From our community of journalists, I see why this still dominates. Mainly it’s due to laziness! British media read the American press every day; French ones translate wires from the US. They just follow the trend.
- It would indeed require much more effort, and more investment to send reporters in Karabakh / Artsakh in Azerbaijan to cover the war with Armenia, currently jeopardising the peace in the whole region, up to Iran, Russia and Turkey.
- It’s much harder to cover 54 states in Africa, or to understand the causes of the multi-faceted crisis in Lebanon.
- It’s much more challenging to try to explain the roots of islamophobia in France, in its dark colonial past, and to decry the way Macron’s government is instrumentalising the death of innocent people in terrible attacks to compete with the far right in xenophobic and stereotyping discourses that help neither the educators nor the health workers.
- And it’s become near to impossible to hold the British government to account for its irresponsible handling of the Brexit negotiations, which will lead us all in a disastrous departure from the European Union without any deal with Britain’s stronger commercial and political partner, while we’re facing the worst ever health economic crises.
But this journalistic choice has stark implications
One example is that only The Times of India reported that, on US election day, Israel razed most of a Palestinian Bedouin village in the West Bank, quoting the press agency Reuters as the source. Other publications in the Western world just ignored this fact.
Meanwhile, urgent talks about the climate emergency have been side-tracked, and the headlines about the environment get the small share. The UN conference on climate, the COP 26, should have taken place this November 2020 in Glasgow, Scotland, for instance, it’s been postponed for a year because of the Covid-19 crisis, what are the consequences for the environmental emergency?
Same interrogations about decisions on nuclear disarmament, while the UN Treaty on the Prohibition of Nuclear Weapons is due to become international law.
With the current pandemic, we urgently need financial support for workers. Many cities and councillors are calling for a basic income, but there is no space in the news to discuss issues impacting millions of people, because we focus on only one, the leader of the “greatest power.”
How about the future of journalism?
Since September 2019 I’ve also been teaching journalism here in England, on top of practicing it. And many of my students are foreign ones from China, India, Malaysia, Oman, Egypt, Bulgaria, Czech Republic, the Netherland, etc. I don’t want to contribute to reproducing this cycle. I’ve been encouraging them to think globally.
Though the consequences of this US election affect the whole world, we urgently need to rethink our foreign affairs in the news.

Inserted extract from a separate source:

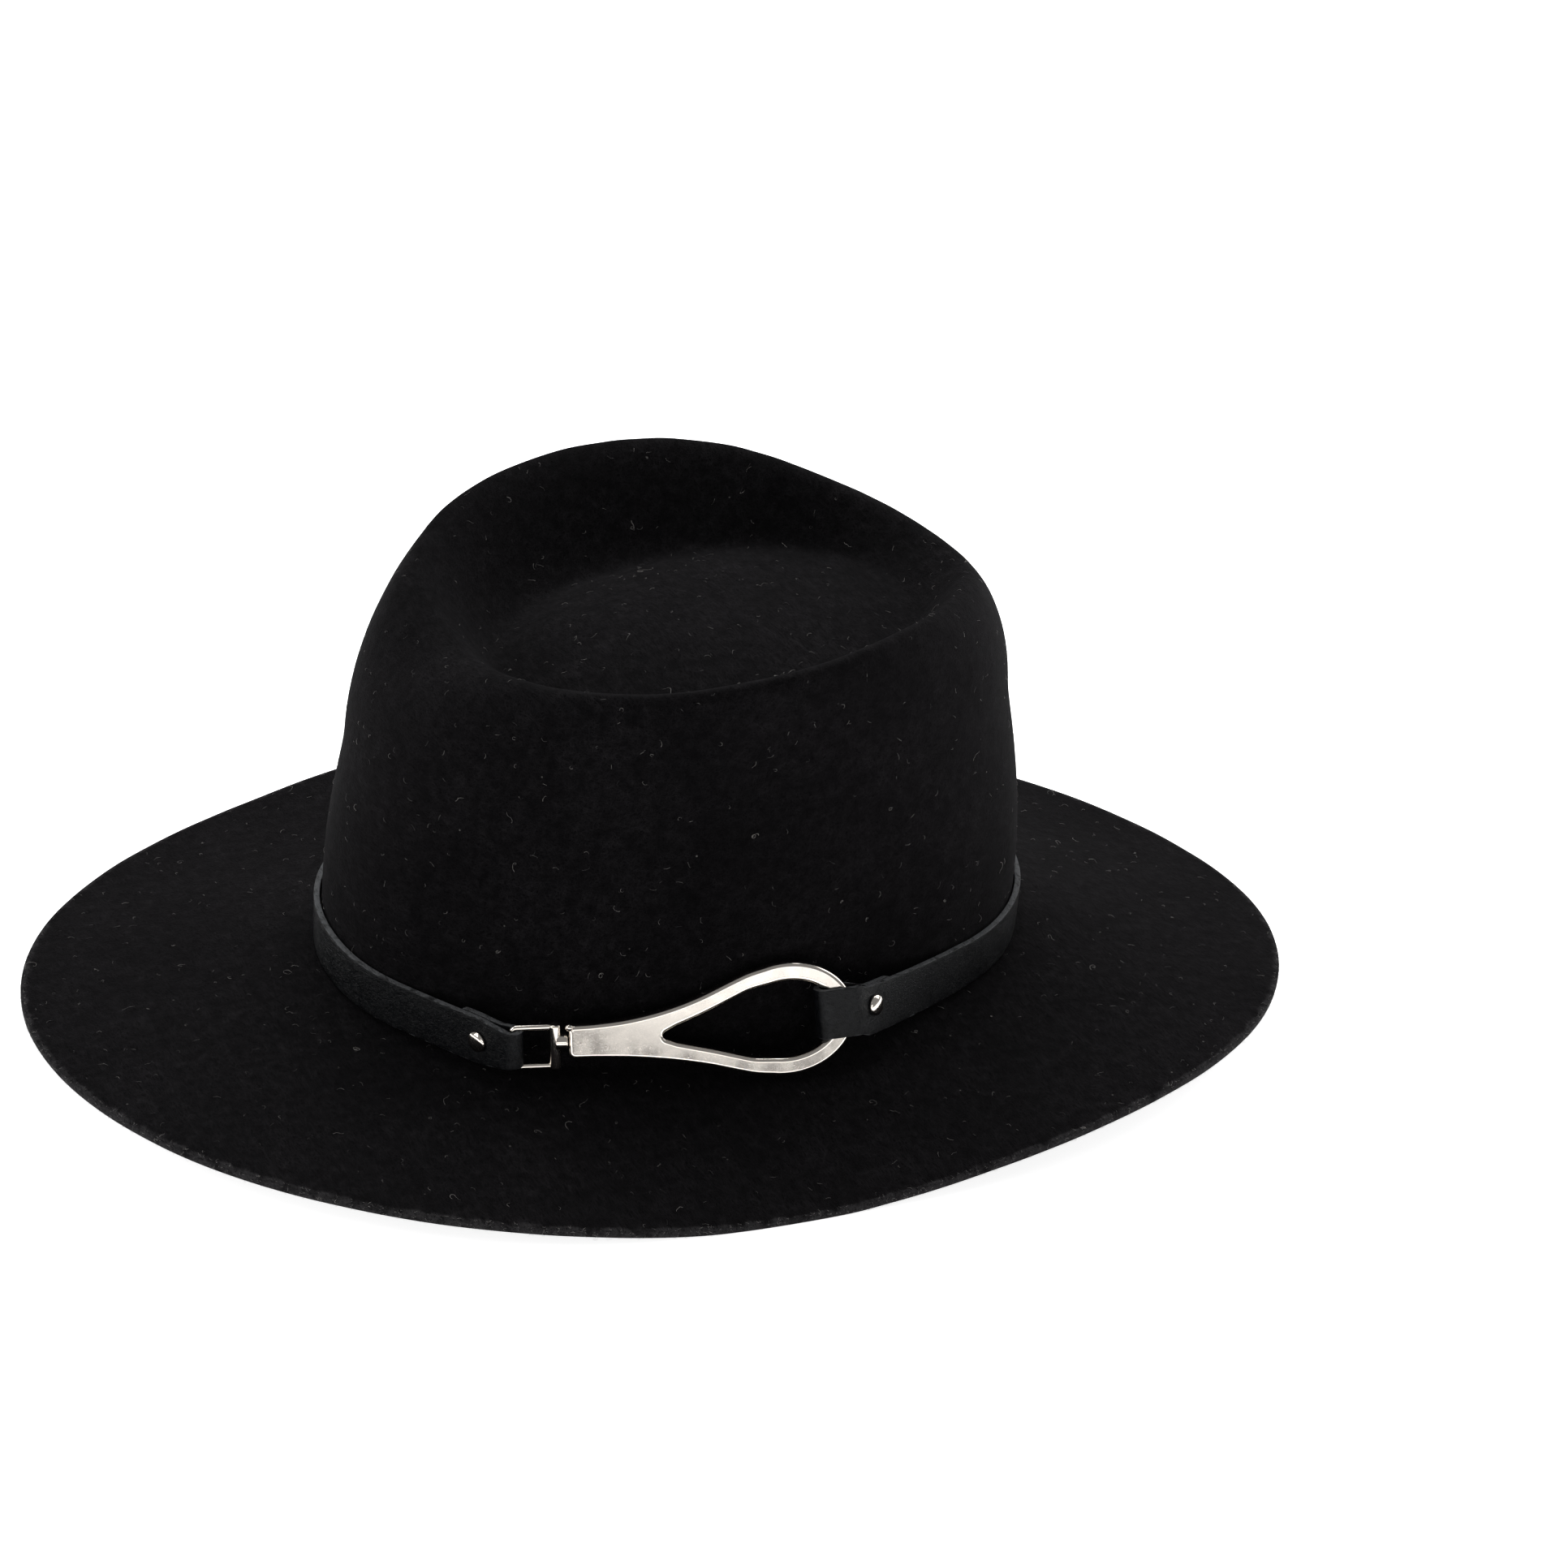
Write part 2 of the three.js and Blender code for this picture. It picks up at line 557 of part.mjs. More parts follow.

The “greatest power” today could actually be seen as Russia, a country that has managed to influence deeply both the 2016 US election and the Brexit referendum, as the Cambridge Analytic scandal revealed. The most populous economy in the world and the richest is now China; the most populous democracy is India, facing immense dangers as well, as much as Brazil and Nigeria, where people have been protesting against police brutality for more than two weeks now.
The domination of American politics over the rest of the world, especially in Europe, is man-made, by white, male, business-oriented men. We give power to what we focus on. And during the 2016 American campaign, most media gave all their attention to the candidate Donald Trump. Even now the media gives too much attention to male bullies who took too much power, against the law.
It’s time for a radical shift
It’s time to focus on the “others”, whether women, unelected people, so-called ‘minorities’, oppressed and unfairly treated people. Let’s not forget that those who are called ‘minorities’ here in UK or in the USA, are the vast majority in the whole world… Asians and Africans.
As a journalist who has spent most of her 15-year career in public broadcasting, working with the values of public service in mind, I see how much the world has changed, and the domination of the few over the many cannot live on. Even in the media, and mostly not in the media.
The world is vast, and includes more than 200 countries. If the western way of thinking has defined the way we see and describe the planet for decades, if not centuries, the “rest of the world” is definitely ready for a change.
If we claim diversity is important inside our country, how could it not be just as important worldwide?
Ed: This article is based on the author’s blog from 8 November 2020.